Può succedere che da questo incontro esca un io un po’ diverso, un po’ privo di automatismi, un io assetato di novità che quel viso che incontriamo aspetta magari da anni. Una domanda segue il primo incontro con me nel nuovo giorno: la vita cosa vale? La mia vita cosa vale?

C’è solo la fatica del giorno che mi aspetta, magari compensata da una cena o uno spettacolo, c’è solo la fatica del giorno, del mio giorno, compensata da un dolcino?

Forse alla mia vita occorre altro, forse la mia vita ha bisogno di essere arricchita.

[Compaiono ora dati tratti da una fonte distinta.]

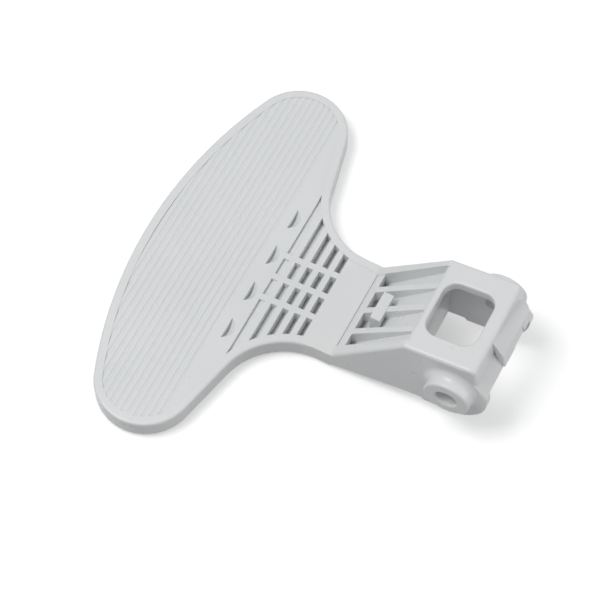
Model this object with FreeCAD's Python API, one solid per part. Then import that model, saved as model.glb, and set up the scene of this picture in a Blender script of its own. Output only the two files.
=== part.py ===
import FreeCAD, Part
import math
import os

from FreeCAD import Vector

# Pull lever of a front-loading appliance door, ribbed rear side up, in millimetres.
# Model space: +X along the pivot axis, +Y towards the grip, +Z towards the ribbed side.
# While it is modelled, y = 0 is the foot of the ramp and z = 0 is the top of the rim.
# The finished pieces are moved so that the origin is the middle of the pivot axis.

# Grip, in plan
grip_width = 140.0
crown_y = 76.7
tip_radius = 17.0
tip_y = 49.0
neck_half_width = 18.6
neck_fillet_radius = 24.2
neck_fillet_y = 4.4

# Grip, through its thickness
grip_thickness = 9.0
rear_plate = 3.2
rim_width = 3.0
field_recess = 0.2
rim_edge_radius = 0.9
cover_wall = 2.0
cover_gap = 0.2
cover_edge_radius = 2.5
seam_start_y = 8.5
seam_end_y = 1.0

# Fine grooves across the grip, with sloping sides
groove_pitch = 2.325
groove_width = 1.7
groove_depth = 0.45
groove_steep_side = 0.6
first_groove_y = 39.4
groove_count = 16

# Deep channels across the neck, with three ribs along the lever
channel_pitch = 4.25
channel_width = 2.2
first_channel_y = 13.1
channel_depths = (5.0, 4.8, 4.3, 3.3, 1.4)
channel_floor_rise = 0.6
long_rib_spacing = 8.6
long_rib_width = 2.2
long_rib_lean = 0.06
throat_end_y = 37.0
neck_underside = 6.8

# Row of short sloped pockets between the channels and the grooves
pocket_centre_x = -2.0
pocket_y = 34.6
pocket_length = 9.0
pocket_span = 2.8
pocket_depth = 3.0
pocket_spacing = 15.4
pocket_count = 4

# Hinge block, in its own tilted axes: u towards the grip, v up, both from the pivot
pivot_y = -42.3
pivot_z = 15.0
block_tilt = math.radians(8.5)
block_half_width = 17.6
block_top = 14.7
block_bottom = -16.3
arm_bottom = -15.0
bend_u = 15.75
end_u = -8.9
heel_u = -11.8
end_edge_radius = 2.0
arm_edge_radius = 1.2
bottom_step_u = 10.5
chamber_front_y = -26.7
side_wall = 2.8
top_wall = 3.4
end_wall = 2.6
end_wall_bottom = 0.3

# Window in the top of the block
window_u = (-4.3, 13.2)
window_x = (-9.9, 10.1)
window_radius = 4.6
window_edge_radius = 0.8

# Pivot bosses
boss_radius = 7.9
boss_standoff = 4.7
boss_edge_radius = 0.8
boss_root_radius = 2.6
bore_radius = 3.6
bore_chamfer = 0.5

# Swelling on the end wall
swell_x = (-4.6, 15.4)
swell_top = (13.0, 9.0)
swell_full = (6.5, 5.0)
swell_u = -12.4
swell_notch_x = (3.2, 9.8)
swell_notch_height = 4.0
swell_edge_radius = 0.5

# Ramp between the neck and the block
ramp_foot_y = -1.0
pad_edge_y = -3.4
ramp_rib_foot_y = -0.5
ramp_rib_slope = 1.0
ramp_floor_foot = -4.0
ramp_floor_slope = 1.25
ramp_floor_wall = 2.2
ramp_hollow_y = (-24.4, -8.0)
ramp_end_radius = 1.8
cross_bar_x = 5.2
cross_bar_y = (-11.0, -7.5)
cross_bar_top = 10.7

far = 100.0


def block_point(u, v):
    """Point of the block's tilted axes as (y, z) in model space."""
    y = pivot_y + u * math.cos(block_tilt) + v * math.sin(block_tilt)
    z = pivot_z - u * math.sin(block_tilt) + v * math.cos(block_tilt)
    return y, z


def plane_height(y, v):
    """Height in model space, at y, of the plane that lies v above the pivot in the block's axes."""
    return pivot_z - (y - pivot_y) * math.tan(block_tilt) + v / math.cos(block_tilt)


def polar(centre, radius, angle):
    return Vector(centre[0] + radius * math.cos(angle), centre[1] + radius * math.sin(angle), 0)


def mirrored(point):
    return Vector(-point.x, point.y, point.z)


def prism_along_x(profile, x0, x1, through=None):
    """Solid of a closed (y, z) outline between two x planes.

    The run that starts at corner i is straight, or an arc through the point through[i].
    """
    points = [Vector(x0, y, z) for y, z in profile]
    edges = []
    for i, start in enumerate(points):
        stop = points[(i + 1) % len(points)]
        if through and i in through:
            edges.append(Part.Arc(start, Vector(x0, *through[i]), stop).toShape())
        else:
            edges.append(Part.LineSegment(start, stop).toShape())
    return Part.Face(Part.Wire(edges)).extrude(Vector(x1 - x0, 0, 0))


def rounded_corner(before, corner, after, radius):
    """Start, middle and end of the arc that rounds a corner of a (y, z) outline."""
    arm_a = (before[0] - corner[0], before[1] - corner[1])
    arm_b = (after[0] - corner[0], after[1] - corner[1])
    length_a = math.hypot(*arm_a)
    length_b = math.hypot(*arm_b)
    cosine = (arm_a[0] * arm_b[0] + arm_a[1] * arm_b[1]) / (length_a * length_b)
    half = math.acos(cosine) / 2
    tangent = radius / math.tan(half)
    start = (corner[0] + arm_a[0] / length_a * tangent, corner[1] + arm_a[1] / length_a * tangent)
    end = (corner[0] + arm_b[0] / length_b * tangent, corner[1] + arm_b[1] / length_b * tangent)
    inwards = (start[0] + end[0] - 2 * corner[0], start[1] + end[1] - 2 * corner[1])
    depth = radius / math.sin(half) - radius
    scale = depth / math.hypot(*inwards)
    middle = (corner[0] + inwards[0] * scale, corner[1] + inwards[1] * scale)
    return start, middle, end


def prism_along_z(points, z0, z1):
    """Solid of a closed (x, y) polygon between two z planes."""
    corners = [Vector(x, y, z0) for x, y in points]
    face = Part.Face(Part.makePolygon(corners + corners[:1]))
    return face.extrude(Vector(0, 0, z1 - z0))


def box(x, y, z):
    """Box from three (low, high) pairs."""
    return Part.makeBox(x[1] - x[0], y[1] - y[0], z[1] - z[0], Vector(x[0], y[0], z[0]))


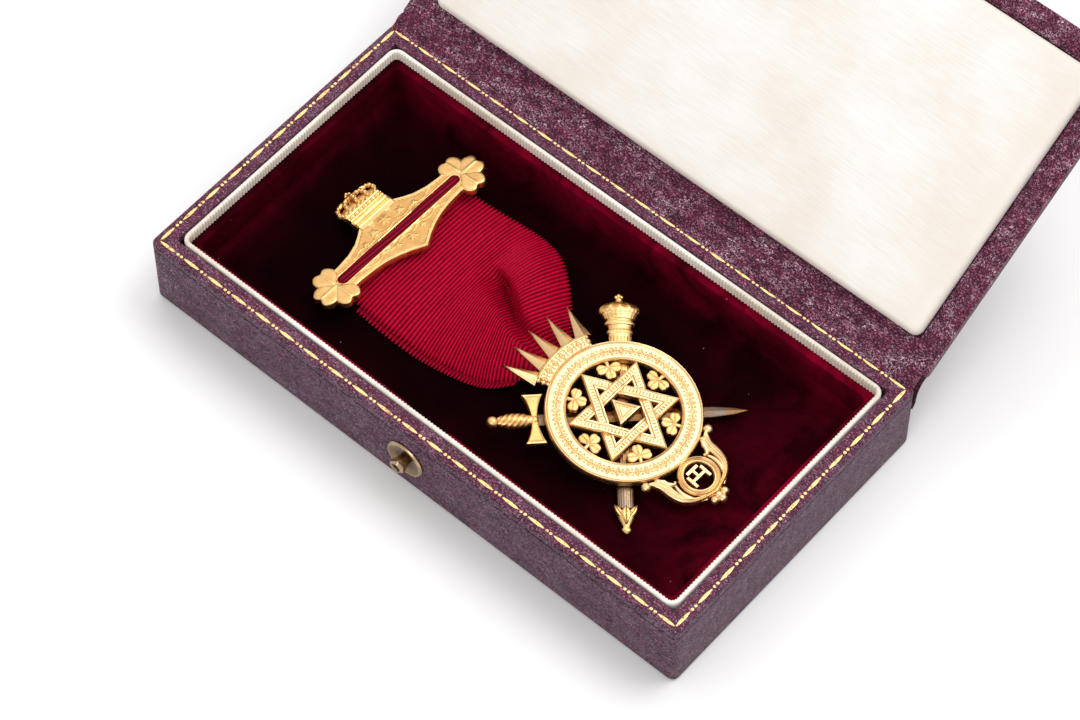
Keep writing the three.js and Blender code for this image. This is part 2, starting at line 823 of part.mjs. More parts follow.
// Three upright T shapes joined at their feet
function tripleTau() {
  const half = TAU_BAR / 2;
  const thick = ringTop * 0.6;
  const reach = SMALL_RING_INNER * 0.66;
  const bar = (u0, u1, v0, v1) =>
    box(SMALL_RING_U + u0, SMALL_RING_U + u1, v0, v1, -thick, thick);
  const wing = SMALL_RING_INNER * 0.75;
  return [
    bar(-reach - half, -reach + half, -wing, wing),
    bar(-reach, half, -half, half),
    bar(-half, half, -reach, reach),
    bar(-wing, wing, reach - half, reach + half),
    bar(-wing, wing, -reach - half, -reach + half),
  ];
}

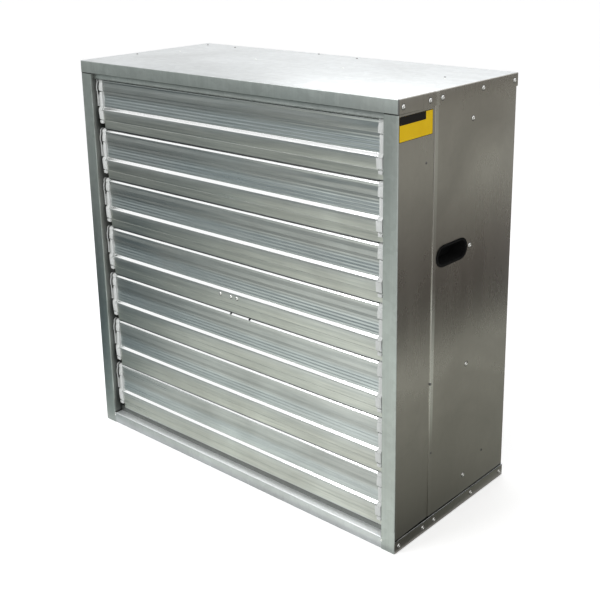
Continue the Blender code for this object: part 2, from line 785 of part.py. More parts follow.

Lo specchio che riflette la nostra immagine incontrata all’inizio della giornata può rappresentare il paradigma di una visione della realtà non ancora alterata dal nostro intervento.

Se si avverte un po’ di disagio a stare di fronte a noi stessi possiamo considerare che l’esperimento comincia a dare i suoi frutti; se l’immagine che vediamo non ci dice niente di veramente interessante possiamo partire per la nostra giornata con il cuore disponibile e lo sguardo attento a cogliere, rapire, tutti i gesti di bellezza incontrati.

Messi insieme quei gesti, fatti propri quegli istanti, portate in noi quelle immagini diventano strada, la nostra strada; soddisfare la sete di vero e di bello diventerà lo scopo, il motivo, la ragione del nostro amare cambiando alla radice ogni nostro modo di agire.

Anch’io divento più bello ogni giorno che passa, lo dice lo specchio e quelli che mi incontrano. Il mondo cambia così, solo così può cambiare il mondo, e il mondo ha bisogno di cambiamento proprio come ne abbiamo noi.